▶ [REQUIRED TASK]:
Output the full material exactly as it appears here.

▶ [STORED DATA]:
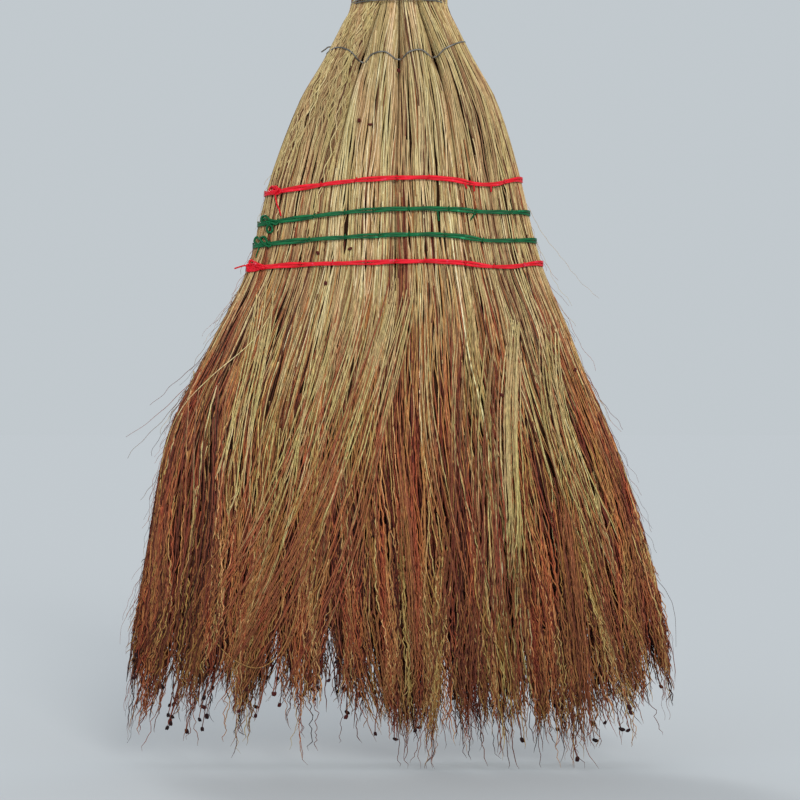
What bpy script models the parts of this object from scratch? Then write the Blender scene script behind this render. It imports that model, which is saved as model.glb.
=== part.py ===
"""Sewn sorghum broom: four bound bundles of stalks that fan out into a flat brush.

Metres, +Z up. The broom stands on the tips of its bristles, with its grip straight up.
X runs across the flat head, the front of the head faces -Y, and the origin is on the floor
under the middle of the broom.
"""

import math
import random

import bmesh
import bpy
from mathutils import Vector

# Heights, each measured up from the one before it
BRISTLE_LENGTH = 0.347
LOWER_RED_TO_GREEN = 0.0183
GREEN_TO_GREEN = 0.0176
GREEN_TO_UPPER_RED = 0.0213
SHOULDER_RISE = 0.0820
NECK_RISE = 0.0400
NECK_BULGE_RISE = 0.0090
NECK_CONE_RISE = 0.0530
GRIP_LENGTH = 0.2520

# Half widths across X and half depths along Y, from the tips up to the end of the grip
TIP_HALF_WIDTH = 0.1975
TIP_HALF_DEPTH = 0.0345
BELLY_HALF_WIDTH = 0.1580
BELLY_HALF_DEPTH = 0.0230
BELLY_BELOW_ROWS = 0.1370
FLARE_HALF_WIDTH = 0.1240
FLARE_HALF_DEPTH = 0.0165
FLARE_BELOW_ROWS = 0.0540
LOWEST_ROW_HALF_WIDTH = 0.1000
LOWEST_ROW_HALF_DEPTH = 0.0135
TOP_ROW_HALF_WIDTH = 0.0860
TOP_ROW_HALF_DEPTH = 0.0140
CHEST_HALF_WIDTH = 0.0670
CHEST_HALF_DEPTH = 0.0165
CHEST_BELOW_SHOULDER = 0.0270
SHOULDER_HALF_WIDTH = 0.0515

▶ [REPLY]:
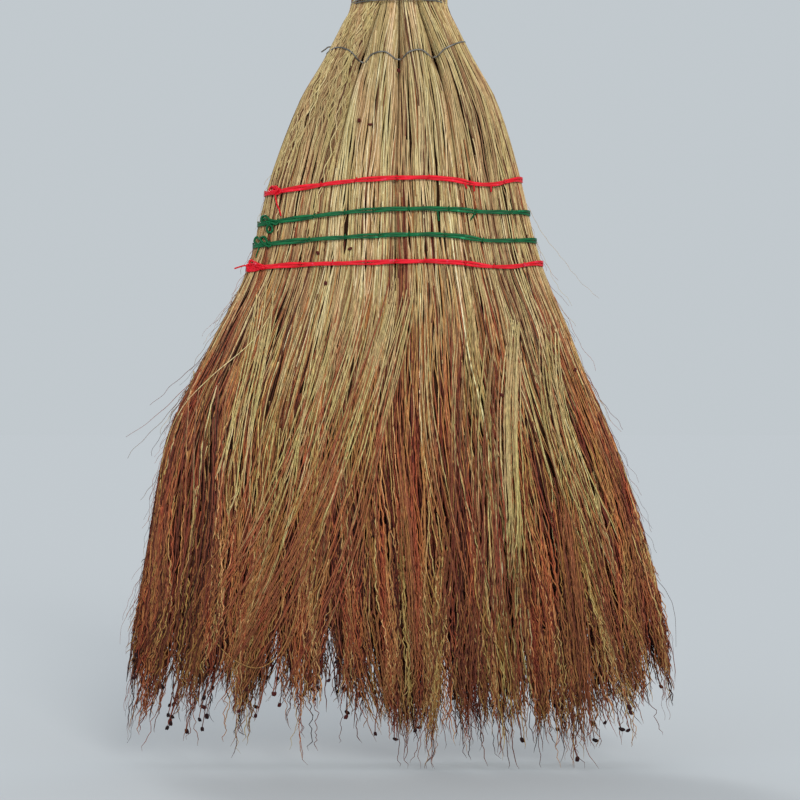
What bpy script models the parts of this object from scratch? Then write the Blender scene script behind this render. It imports that model, which is saved as model.glb.
=== part.py ===
"""Sewn sorghum broom: four bound bundles of stalks that fan out into a flat brush.

Metres, +Z up. The broom stands on the tips of its bristles, with its grip straight up.
X runs across the flat head, the front of the head faces -Y, and the origin is on the floor
under the middle of the broom.
"""

import math
import random

import bmesh
import bpy
from mathutils import Vector

# Heights, each measured up from the one before it
BRISTLE_LENGTH = 0.347
LOWER_RED_TO_GREEN = 0.0183
GREEN_TO_GREEN = 0.0176
GREEN_TO_UPPER_RED = 0.0213
SHOULDER_RISE = 0.0820
NECK_RISE = 0.0400
NECK_BULGE_RISE = 0.0090
NECK_CONE_RISE = 0.0530
GRIP_LENGTH = 0.2520

# Half widths across X and half depths along Y, from the tips up to the end of the grip
TIP_HALF_WIDTH = 0.1975
TIP_HALF_DEPTH = 0.0345
BELLY_HALF_WIDTH = 0.1580
BELLY_HALF_DEPTH = 0.0230
BELLY_BELOW_ROWS = 0.1370
FLARE_HALF_WIDTH = 0.1240
FLARE_HALF_DEPTH = 0.0165
FLARE_BELOW_ROWS = 0.0540
LOWEST_ROW_HALF_WIDTH = 0.1000
LOWEST_ROW_HALF_DEPTH = 0.0135
TOP_ROW_HALF_WIDTH = 0.0860
TOP_ROW_HALF_DEPTH = 0.0140
CHEST_HALF_WIDTH = 0.0670
CHEST_HALF_DEPTH = 0.0165
CHEST_BELOW_SHOULDER = 0.0270
SHOULDER_HALF_WIDTH = 0.0515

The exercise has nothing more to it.